Write out each line exactly as it stands, please.

start Material

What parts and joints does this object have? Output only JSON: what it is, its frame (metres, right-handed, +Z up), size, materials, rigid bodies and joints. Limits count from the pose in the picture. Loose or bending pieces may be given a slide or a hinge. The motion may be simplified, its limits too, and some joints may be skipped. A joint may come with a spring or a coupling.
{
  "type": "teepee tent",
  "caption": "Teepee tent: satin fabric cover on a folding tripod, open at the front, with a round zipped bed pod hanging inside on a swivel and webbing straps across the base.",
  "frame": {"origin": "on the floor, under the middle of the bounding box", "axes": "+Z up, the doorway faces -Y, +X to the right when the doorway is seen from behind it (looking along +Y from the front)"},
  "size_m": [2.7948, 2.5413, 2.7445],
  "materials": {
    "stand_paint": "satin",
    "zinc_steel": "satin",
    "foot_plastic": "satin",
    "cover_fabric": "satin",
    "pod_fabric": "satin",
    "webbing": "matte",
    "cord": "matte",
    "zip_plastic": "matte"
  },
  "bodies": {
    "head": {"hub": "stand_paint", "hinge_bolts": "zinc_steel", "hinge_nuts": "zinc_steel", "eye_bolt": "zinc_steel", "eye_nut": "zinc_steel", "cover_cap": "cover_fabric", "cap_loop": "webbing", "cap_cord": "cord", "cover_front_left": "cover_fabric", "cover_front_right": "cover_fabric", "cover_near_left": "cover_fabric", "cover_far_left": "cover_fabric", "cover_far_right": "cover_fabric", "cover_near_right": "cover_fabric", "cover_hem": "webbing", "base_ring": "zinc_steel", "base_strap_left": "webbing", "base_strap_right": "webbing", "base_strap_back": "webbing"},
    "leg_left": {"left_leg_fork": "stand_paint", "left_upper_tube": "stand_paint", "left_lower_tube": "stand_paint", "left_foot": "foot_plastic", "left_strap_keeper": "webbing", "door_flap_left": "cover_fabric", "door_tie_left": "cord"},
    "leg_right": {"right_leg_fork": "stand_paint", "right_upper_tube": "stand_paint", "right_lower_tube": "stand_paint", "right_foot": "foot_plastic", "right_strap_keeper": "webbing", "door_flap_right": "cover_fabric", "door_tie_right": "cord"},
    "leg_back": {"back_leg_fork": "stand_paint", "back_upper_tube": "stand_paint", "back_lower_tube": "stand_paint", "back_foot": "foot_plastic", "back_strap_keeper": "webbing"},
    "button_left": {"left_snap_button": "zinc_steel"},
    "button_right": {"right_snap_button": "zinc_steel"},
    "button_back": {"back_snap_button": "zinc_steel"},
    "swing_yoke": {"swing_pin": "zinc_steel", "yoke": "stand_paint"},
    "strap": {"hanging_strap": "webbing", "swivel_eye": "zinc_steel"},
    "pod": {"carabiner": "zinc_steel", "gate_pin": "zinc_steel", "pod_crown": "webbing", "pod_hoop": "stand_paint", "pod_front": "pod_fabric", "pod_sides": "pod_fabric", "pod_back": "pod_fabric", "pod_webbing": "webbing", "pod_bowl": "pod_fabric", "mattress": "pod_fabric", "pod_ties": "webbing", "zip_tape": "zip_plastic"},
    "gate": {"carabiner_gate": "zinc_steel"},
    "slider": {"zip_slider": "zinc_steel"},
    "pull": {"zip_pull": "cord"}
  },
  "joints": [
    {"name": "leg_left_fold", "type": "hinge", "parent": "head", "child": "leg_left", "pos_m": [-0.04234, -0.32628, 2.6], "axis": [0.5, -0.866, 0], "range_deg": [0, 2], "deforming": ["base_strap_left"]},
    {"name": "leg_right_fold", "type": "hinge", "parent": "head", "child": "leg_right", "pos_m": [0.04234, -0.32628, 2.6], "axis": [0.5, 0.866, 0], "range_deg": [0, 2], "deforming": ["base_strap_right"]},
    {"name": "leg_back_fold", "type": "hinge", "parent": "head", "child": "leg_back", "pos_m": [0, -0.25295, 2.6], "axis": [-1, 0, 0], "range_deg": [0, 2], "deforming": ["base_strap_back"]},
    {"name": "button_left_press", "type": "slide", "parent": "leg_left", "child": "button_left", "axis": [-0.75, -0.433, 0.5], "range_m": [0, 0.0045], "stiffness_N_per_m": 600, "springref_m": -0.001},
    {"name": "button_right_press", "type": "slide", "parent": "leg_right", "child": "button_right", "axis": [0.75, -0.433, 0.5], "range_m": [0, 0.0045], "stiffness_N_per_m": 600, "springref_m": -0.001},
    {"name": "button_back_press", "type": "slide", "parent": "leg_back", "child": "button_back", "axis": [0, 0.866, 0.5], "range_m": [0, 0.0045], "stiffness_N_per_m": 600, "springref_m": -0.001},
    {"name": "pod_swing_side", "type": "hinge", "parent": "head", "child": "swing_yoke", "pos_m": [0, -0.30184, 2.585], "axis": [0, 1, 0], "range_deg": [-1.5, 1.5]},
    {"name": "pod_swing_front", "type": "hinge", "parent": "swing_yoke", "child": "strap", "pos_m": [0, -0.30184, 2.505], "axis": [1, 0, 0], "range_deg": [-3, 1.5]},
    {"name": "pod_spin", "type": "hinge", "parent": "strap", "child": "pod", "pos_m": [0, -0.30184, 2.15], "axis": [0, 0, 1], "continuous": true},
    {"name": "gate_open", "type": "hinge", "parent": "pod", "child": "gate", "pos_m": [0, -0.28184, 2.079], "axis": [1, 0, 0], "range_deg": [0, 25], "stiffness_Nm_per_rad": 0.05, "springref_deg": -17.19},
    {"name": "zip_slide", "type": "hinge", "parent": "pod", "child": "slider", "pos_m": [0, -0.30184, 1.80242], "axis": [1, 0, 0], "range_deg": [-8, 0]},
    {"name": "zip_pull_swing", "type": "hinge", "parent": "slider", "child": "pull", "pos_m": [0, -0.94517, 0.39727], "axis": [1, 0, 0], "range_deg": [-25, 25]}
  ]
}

end Material

Task solution:
What parts and joints does this object have? Output only JSON: what it is, its frame (metres, right-handed, +Z up), size, materials, rigid bodies and joints. Limits count from the pose in the picture. Loose or bending pieces may be given a slide or a hinge. The motion may be simplified, its limits too, and some joints may be skipped. A joint may come with a spring or a coupling.
{
  "type": "teepee tent",
  "caption": "Teepee tent: satin fabric cover on a folding tripod, open at the front, with a round zipped bed pod hanging inside on a swivel and webbing straps across the base.",
  "frame": {"origin": "on the floor, under the middle of the bounding box", "axes": "+Z up, the doorway faces -Y, +X to the right when the doorway is seen from behind it (looking along +Y from the front)"},
  "size_m": [2.7948, 2.5413, 2.7445],
  "materials": {
    "stand_paint": "satin",
    "zinc_steel": "satin",
    "foot_plastic": "satin",
    "cover_fabric": "satin",
    "pod_fabric": "satin",
    "webbing": "matte",
    "cord": "matte",
    "zip_plastic": "matte"
  },
  "bodies": {
    "head": {"hub": "stand_paint", "hinge_bolts": "zinc_steel", "hinge_nuts": "zinc_steel", "eye_bolt": "zinc_steel", "eye_nut": "zinc_steel", "cover_cap": "cover_fabric", "cap_loop": "webbing", "cap_cord": "cord", "cover_front_left": "cover_fabric", "cover_front_right": "cover_fabric", "cover_near_left": "cover_fabric", "cover_far_left": "cover_fabric", "cover_far_right": "cover_fabric", "cover_near_right": "cover_fabric", "cover_hem": "webbing", "base_ring": "zinc_steel", "base_strap_left": "webbing", "base_strap_right": "webbing", "base_strap_back": "webbing"},
    "leg_left": {"left_leg_fork": "stand_paint", "left_upper_tube": "stand_paint", "left_lower_tube": "stand_paint", "left_foot": "foot_plastic", "left_strap_keeper": "webbing", "door_flap_left": "cover_fabric", "door_tie_left": "cord"},
    "leg_right": {"right_leg_fork": "stand_paint", "right_upper_tube": "stand_paint", "right_lower_tube": "stand_paint", "right_foot": "foot_plastic", "right_strap_keeper": "webbing", "door_flap_right": "cover_fabric", "door_tie_right": "cord"},
    "leg_back": {"back_leg_fork": "stand_paint", "back_upper_tube": "stand_paint", "back_lower_tube": "stand_paint", "back_foot": "foot_plastic", "back_strap_keeper": "webbing"},
    "button_left": {"left_snap_button": "zinc_steel"},
    "button_right": {"right_snap_button": "zinc_steel"},
    "button_back": {"back_snap_button": "zinc_steel"},
    "swing_yoke": {"swing_pin": "zinc_steel", "yoke": "stand_paint"},
    "strap": {"hanging_strap": "webbing", "swivel_eye": "zinc_steel"},
    "pod": {"carabiner": "zinc_steel", "gate_pin": "zinc_steel", "pod_crown": "webbing", "pod_hoop": "stand_paint", "pod_front": "pod_fabric", "pod_sides": "pod_fabric", "pod_back": "pod_fabric", "pod_webbing": "webbing", "pod_bowl": "pod_fabric", "mattress": "pod_fabric", "pod_ties": "webbing", "zip_tape": "zip_plastic"},
    "gate": {"carabiner_gate": "zinc_steel"},
    "slider": {"zip_slider": "zinc_steel"},
    "pull": {"zip_pull": "cord"}
  },
  "joints": [
    {"name": "leg_left_fold", "type": "hinge", "parent": "head", "child": "leg_left", "pos_m": [-0.04234, -0.32628, 2.6], "axis": [0.5, -0.866, 0], "range_deg": [0, 2], "deforming": ["base_strap_left"]},
    {"name": "leg_right_fold", "type": "hinge", "parent": "head", "child": "leg_right", "pos_m": [0.04234, -0.32628, 2.6], "axis": [0.5, 0.866, 0], "range_deg": [0, 2], "deforming": ["base_strap_right"]},
    {"name": "leg_back_fold", "type": "hinge", "parent": "head", "child": "leg_back", "pos_m": [0, -0.25295, 2.6], "axis": [-1, 0, 0], "range_deg": [0, 2], "deforming": ["base_strap_back"]},
    {"name": "button_left_press", "type": "slide", "parent": "leg_left", "child": "button_left", "axis": [-0.75, -0.433, 0.5], "range_m": [0, 0.0045], "stiffness_N_per_m": 600, "springref_m": -0.001},
    {"name": "button_right_press", "type": "slide", "parent": "leg_right", "child": "button_right", "axis": [0.75, -0.433, 0.5], "range_m": [0, 0.0045], "stiffness_N_per_m": 600, "springref_m": -0.001},
    {"name": "button_back_press", "type": "slide", "parent": "leg_back", "child": "button_back", "axis": [0, 0.866, 0.5], "range_m": [0, 0.0045], "stiffness_N_per_m": 600, "springref_m": -0.001},
    {"name": "pod_swing_side", "type": "hinge", "parent": "head", "child": "swing_yoke", "pos_m": [0, -0.30184, 2.585], "axis": [0, 1, 0], "range_deg": [-1.5, 1.5]},
    {"name": "pod_swing_front", "type": "hinge", "parent": "swing_yoke", "child": "strap", "pos_m": [0, -0.30184, 2.505], "axis": [1, 0, 0], "range_deg": [-3, 1.5]},
    {"name": "pod_spin", "type": "hinge", "parent": "strap", "child": "pod", "pos_m": [0, -0.30184, 2.15], "axis": [0, 0, 1], "continuous": true},
    {"name": "gate_open", "type": "hinge", "parent": "pod", "child": "gate", "pos_m": [0, -0.28184, 2.079], "axis": [1, 0, 0], "range_deg": [0, 25], "stiffness_Nm_per_rad": 0.05, "springref_deg": -17.19},
    {"name": "zip_slide", "type": "hinge", "parent": "pod", "child": "slider", "pos_m": [0, -0.30184, 1.80242], "axis": [1, 0, 0], "range_deg": [-8, 0]},
    {"name": "zip_pull_swing", "type": "hinge", "parent": "slider", "child": "pull", "pos_m": [0, -0.94517, 0.39727], "axis": [1, 0, 0], "range_deg": [-25, 25]}
  ]
}